HMRC’s figures are likely to be on the low side as they did not include the additional costs of complying with new VAT procedures for services companies, which dominate the UK economy, or for new VAT rules that would apply to parcels following a no-deal Brexit. They also exclude the one-off costs businesses would incur in preparing to fill in customs declarations.

It is estimated that large companies importing and exporting in high volumes would face a cost of GBP28 for filling in the forms for each load imported and that this would take an employee 1hr 45mins on average. If the work was outsourced, HMRC estimates the cost would rise to GBP56 for each consignment, based on the average charges of freight forwarders. This is the first time that HMRC has published such a detailed analysis of the costs to businesses in the UK and EU.

It said: “The final costs of completing customs declarations will vary significantly from business to business depending on how often they trade.” HMRC said the government would provide some help to businesses in the event of a no deal but did not specify the levels of financial support and estimated the annual “static total ongoing administrative burden on UK-EU trade is GBP15bn”.

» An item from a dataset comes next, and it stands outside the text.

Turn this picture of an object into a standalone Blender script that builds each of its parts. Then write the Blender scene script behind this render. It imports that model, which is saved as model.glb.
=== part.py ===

Once you’ve cut tariffs to a very low level, even on a temporary basis, it would be hard to put them back again

Richard Asquith, an indirect tax specialist at the consultancy Avalara, said: “The main challenge will be lack of familiarity with the paperwork and customs deposits for the 245,000 businesses HMRC estimates will be affected. It creates a major drag on trade, and will inevitably strangle some cross-border trade”.

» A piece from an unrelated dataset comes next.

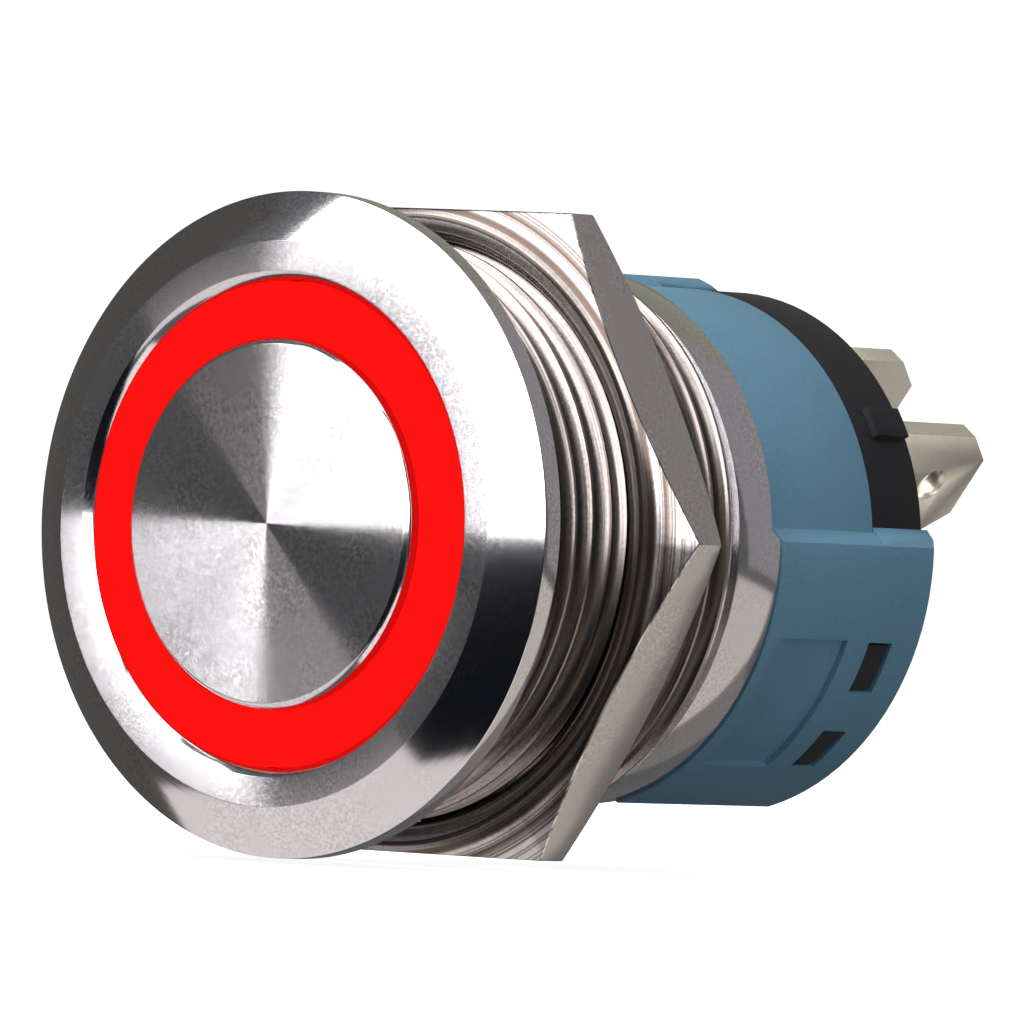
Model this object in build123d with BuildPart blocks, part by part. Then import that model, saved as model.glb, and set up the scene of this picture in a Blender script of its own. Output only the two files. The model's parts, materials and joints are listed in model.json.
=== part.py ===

Separately, Liz Truss, UK trade secretary, will on Tuesday set out the tariff regime that would apply in the event of a no-deal Brexit — with almost 90 per cent of goods entering the UK expected to escape import taxes. The new regime represents a victory for the Treasury, which wanted to keep tariffs low in the event of a no-deal exit to avoid fuelling inflation in a highly volatile economic situation. Ms Truss had argued that the “temporary” tariffs — which are due to last less than 12 months — should be higher on the grounds that it would be harder for the UK to negotiate trade deals with third countries if had already removed its tariff barriers.

“Once you’ve cut tariffs to a very low level, even on a temporary basis, it would be hard to put them back again,” said one trade department official. Canada is among the countries holding back from negotiating a new trade deal with the UK, partly because it is already anticipating being able to export to Britain with low or zero tariffs in a no-deal scenario. A draft no-deal tariff schedule, published in March, applied import duties to 13 per cent of goods, including some meat and dairy products, vehicles, ceramics and fertilisers.

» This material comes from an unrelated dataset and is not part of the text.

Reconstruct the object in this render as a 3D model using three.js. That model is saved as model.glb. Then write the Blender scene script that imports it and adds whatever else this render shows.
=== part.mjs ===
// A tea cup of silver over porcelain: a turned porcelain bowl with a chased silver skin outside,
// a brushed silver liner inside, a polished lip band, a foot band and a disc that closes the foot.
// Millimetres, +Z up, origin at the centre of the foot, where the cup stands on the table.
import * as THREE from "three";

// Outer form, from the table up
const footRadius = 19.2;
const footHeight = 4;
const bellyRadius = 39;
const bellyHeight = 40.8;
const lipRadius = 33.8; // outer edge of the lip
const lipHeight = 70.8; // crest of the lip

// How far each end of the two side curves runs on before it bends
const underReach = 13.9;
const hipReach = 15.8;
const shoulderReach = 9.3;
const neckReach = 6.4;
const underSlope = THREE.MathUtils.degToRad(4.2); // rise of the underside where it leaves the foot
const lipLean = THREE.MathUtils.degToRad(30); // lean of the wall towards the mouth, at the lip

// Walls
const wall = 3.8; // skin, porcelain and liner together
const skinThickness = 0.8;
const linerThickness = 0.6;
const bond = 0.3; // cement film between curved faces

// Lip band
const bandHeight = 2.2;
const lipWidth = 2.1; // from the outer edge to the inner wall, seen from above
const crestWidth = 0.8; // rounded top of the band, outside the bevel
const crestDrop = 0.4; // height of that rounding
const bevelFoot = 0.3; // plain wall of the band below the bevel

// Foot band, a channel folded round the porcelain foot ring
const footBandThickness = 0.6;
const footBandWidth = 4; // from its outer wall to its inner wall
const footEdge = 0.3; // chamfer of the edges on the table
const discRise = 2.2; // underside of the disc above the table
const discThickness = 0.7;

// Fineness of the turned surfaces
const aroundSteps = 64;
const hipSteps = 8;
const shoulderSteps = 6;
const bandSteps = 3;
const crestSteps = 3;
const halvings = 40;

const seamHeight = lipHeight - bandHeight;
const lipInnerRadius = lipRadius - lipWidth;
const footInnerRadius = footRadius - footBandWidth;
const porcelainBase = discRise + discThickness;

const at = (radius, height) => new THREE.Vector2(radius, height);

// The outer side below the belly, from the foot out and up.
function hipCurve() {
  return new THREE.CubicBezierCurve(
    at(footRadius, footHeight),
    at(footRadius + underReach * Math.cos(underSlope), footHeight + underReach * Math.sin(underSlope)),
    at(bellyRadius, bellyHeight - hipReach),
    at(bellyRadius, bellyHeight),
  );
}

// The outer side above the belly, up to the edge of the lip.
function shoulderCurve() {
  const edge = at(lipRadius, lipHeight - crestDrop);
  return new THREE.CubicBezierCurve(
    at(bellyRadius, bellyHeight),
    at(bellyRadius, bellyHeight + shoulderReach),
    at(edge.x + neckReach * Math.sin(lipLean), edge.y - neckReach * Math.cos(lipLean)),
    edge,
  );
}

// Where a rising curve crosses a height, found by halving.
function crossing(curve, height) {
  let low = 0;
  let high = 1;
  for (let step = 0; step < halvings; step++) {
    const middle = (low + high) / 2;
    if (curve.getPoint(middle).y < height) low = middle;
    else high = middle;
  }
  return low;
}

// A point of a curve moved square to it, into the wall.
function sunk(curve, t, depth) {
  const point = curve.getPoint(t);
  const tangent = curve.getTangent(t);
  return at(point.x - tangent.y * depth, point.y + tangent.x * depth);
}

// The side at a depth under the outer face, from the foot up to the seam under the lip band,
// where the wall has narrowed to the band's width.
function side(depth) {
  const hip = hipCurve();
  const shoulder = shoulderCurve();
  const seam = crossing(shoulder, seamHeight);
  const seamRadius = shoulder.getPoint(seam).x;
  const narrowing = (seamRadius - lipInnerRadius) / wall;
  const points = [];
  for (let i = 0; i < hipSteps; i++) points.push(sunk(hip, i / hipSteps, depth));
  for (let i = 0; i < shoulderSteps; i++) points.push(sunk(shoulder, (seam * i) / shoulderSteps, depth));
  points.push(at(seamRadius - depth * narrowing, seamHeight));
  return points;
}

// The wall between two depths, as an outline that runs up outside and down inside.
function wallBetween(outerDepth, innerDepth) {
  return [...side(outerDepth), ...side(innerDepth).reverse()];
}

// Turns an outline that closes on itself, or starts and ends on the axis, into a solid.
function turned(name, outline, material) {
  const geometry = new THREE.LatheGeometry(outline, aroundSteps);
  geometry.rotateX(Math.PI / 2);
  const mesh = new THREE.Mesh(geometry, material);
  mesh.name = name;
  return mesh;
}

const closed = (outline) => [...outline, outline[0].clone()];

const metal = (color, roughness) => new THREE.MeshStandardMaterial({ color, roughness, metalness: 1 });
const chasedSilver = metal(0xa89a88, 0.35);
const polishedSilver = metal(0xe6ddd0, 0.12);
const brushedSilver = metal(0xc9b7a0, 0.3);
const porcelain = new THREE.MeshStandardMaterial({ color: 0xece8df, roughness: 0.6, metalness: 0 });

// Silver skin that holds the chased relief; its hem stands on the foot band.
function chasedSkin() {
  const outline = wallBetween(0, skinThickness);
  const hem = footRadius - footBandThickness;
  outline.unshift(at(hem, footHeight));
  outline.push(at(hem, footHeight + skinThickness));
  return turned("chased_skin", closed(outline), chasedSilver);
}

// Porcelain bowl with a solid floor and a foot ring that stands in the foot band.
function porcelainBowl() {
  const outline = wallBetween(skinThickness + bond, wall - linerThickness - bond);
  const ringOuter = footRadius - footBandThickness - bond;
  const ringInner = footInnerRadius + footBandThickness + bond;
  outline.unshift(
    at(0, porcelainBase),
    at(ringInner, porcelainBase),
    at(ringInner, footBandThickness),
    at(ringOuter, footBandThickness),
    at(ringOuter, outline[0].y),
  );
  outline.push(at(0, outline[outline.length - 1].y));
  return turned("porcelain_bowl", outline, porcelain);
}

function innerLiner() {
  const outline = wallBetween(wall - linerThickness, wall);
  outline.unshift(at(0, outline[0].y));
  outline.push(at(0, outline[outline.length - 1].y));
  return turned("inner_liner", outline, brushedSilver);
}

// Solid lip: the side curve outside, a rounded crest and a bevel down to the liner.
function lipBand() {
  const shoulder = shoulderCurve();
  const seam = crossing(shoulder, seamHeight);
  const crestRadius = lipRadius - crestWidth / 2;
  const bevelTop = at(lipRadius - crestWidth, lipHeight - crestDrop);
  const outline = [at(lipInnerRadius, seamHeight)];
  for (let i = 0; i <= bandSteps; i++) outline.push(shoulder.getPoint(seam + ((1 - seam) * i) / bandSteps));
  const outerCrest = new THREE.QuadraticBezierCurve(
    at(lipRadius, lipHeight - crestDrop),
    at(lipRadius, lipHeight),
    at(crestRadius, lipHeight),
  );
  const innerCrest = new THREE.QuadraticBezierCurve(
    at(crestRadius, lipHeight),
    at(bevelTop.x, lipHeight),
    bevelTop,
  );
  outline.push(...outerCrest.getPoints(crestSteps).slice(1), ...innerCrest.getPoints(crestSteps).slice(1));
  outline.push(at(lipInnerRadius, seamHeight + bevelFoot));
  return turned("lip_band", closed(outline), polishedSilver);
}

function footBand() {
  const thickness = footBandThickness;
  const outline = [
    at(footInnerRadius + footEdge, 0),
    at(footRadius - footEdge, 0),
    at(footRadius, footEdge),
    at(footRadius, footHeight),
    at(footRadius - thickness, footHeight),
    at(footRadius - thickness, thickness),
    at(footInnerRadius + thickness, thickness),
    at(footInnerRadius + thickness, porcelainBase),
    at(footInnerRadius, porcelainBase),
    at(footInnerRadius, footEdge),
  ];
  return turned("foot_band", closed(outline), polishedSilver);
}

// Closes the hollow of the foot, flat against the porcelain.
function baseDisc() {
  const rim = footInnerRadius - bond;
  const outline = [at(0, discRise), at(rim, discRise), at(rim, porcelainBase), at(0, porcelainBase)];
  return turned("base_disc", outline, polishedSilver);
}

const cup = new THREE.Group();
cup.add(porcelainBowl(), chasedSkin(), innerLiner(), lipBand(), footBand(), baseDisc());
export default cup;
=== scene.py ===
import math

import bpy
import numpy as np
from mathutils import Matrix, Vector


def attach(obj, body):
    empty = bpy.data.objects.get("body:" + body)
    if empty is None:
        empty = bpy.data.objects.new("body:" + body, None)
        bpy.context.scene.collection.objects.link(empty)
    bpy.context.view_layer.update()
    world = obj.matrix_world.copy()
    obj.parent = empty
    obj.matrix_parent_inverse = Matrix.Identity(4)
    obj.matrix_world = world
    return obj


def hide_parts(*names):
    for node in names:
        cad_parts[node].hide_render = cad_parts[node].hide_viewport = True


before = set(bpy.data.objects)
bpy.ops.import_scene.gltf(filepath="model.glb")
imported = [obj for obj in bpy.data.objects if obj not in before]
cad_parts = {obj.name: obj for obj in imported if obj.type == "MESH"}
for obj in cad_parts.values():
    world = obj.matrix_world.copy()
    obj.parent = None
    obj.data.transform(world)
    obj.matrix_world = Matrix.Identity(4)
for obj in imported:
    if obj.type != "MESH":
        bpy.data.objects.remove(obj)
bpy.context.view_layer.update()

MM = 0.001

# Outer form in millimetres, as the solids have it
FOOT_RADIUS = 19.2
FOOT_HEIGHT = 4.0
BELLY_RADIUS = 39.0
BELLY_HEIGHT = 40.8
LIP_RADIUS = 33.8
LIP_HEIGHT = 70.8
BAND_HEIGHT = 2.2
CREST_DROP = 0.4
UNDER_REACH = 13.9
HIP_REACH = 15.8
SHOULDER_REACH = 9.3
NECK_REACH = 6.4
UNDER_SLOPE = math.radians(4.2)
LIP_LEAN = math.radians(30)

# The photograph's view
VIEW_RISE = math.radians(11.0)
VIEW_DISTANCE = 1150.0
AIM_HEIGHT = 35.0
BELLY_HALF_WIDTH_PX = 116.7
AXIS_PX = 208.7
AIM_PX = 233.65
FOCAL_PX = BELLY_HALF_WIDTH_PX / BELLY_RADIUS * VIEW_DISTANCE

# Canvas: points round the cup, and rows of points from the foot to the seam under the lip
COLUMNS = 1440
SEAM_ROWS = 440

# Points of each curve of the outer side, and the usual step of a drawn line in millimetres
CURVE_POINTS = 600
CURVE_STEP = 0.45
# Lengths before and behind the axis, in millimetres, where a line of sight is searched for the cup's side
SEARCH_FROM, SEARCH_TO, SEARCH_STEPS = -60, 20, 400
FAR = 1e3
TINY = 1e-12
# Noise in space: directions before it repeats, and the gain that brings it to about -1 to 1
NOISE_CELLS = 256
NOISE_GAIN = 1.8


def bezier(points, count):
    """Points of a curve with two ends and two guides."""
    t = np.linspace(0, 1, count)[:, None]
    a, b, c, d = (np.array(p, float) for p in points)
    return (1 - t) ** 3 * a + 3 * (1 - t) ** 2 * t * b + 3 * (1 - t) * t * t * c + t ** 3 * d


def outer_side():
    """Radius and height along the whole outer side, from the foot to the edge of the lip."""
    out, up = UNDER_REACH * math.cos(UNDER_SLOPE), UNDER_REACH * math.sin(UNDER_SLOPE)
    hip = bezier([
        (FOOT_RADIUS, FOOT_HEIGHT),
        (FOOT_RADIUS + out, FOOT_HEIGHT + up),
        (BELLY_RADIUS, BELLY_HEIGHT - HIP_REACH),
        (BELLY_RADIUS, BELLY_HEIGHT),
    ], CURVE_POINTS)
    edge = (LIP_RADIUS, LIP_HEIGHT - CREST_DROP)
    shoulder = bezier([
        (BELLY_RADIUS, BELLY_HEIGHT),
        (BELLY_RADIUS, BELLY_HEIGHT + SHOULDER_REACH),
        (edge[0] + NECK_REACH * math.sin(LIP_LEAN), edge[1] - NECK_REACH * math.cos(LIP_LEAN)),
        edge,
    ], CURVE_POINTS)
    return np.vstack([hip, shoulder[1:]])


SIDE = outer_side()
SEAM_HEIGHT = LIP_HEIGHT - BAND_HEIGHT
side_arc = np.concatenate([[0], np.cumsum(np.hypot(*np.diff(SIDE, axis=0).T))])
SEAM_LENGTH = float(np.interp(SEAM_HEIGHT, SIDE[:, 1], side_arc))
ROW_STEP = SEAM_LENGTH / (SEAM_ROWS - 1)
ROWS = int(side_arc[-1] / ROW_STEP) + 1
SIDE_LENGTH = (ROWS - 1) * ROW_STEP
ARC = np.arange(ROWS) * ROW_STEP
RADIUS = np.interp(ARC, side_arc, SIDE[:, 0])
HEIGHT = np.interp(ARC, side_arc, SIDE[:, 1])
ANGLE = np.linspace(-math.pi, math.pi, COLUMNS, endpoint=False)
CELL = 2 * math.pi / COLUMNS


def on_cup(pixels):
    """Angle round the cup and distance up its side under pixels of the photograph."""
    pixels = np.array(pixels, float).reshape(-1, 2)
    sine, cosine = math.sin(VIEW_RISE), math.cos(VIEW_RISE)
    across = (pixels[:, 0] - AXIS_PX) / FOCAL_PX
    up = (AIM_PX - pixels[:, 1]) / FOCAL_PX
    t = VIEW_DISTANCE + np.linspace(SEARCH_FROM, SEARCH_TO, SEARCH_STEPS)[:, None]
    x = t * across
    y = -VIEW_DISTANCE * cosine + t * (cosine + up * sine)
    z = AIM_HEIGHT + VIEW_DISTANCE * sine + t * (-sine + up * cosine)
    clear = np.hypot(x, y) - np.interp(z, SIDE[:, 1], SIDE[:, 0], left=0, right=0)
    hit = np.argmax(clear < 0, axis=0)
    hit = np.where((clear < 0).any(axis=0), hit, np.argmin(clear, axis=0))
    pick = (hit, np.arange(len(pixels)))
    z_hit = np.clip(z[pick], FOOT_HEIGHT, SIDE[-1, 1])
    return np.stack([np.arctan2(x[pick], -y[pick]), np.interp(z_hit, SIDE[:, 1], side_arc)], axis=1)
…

They were intended to support farmers and manufacturers.

The final schedule is expected to amend the previous list to include deep cuts to proposed duties on heavy trucks after protests from the UK haulage industry; the original schedule would have added about GBP15,000 to the cost of a typical HGV.

The government is also expected to increase the tariffs on bioethanol after the domestic industry warned that low tariffs on imports could threaten its future.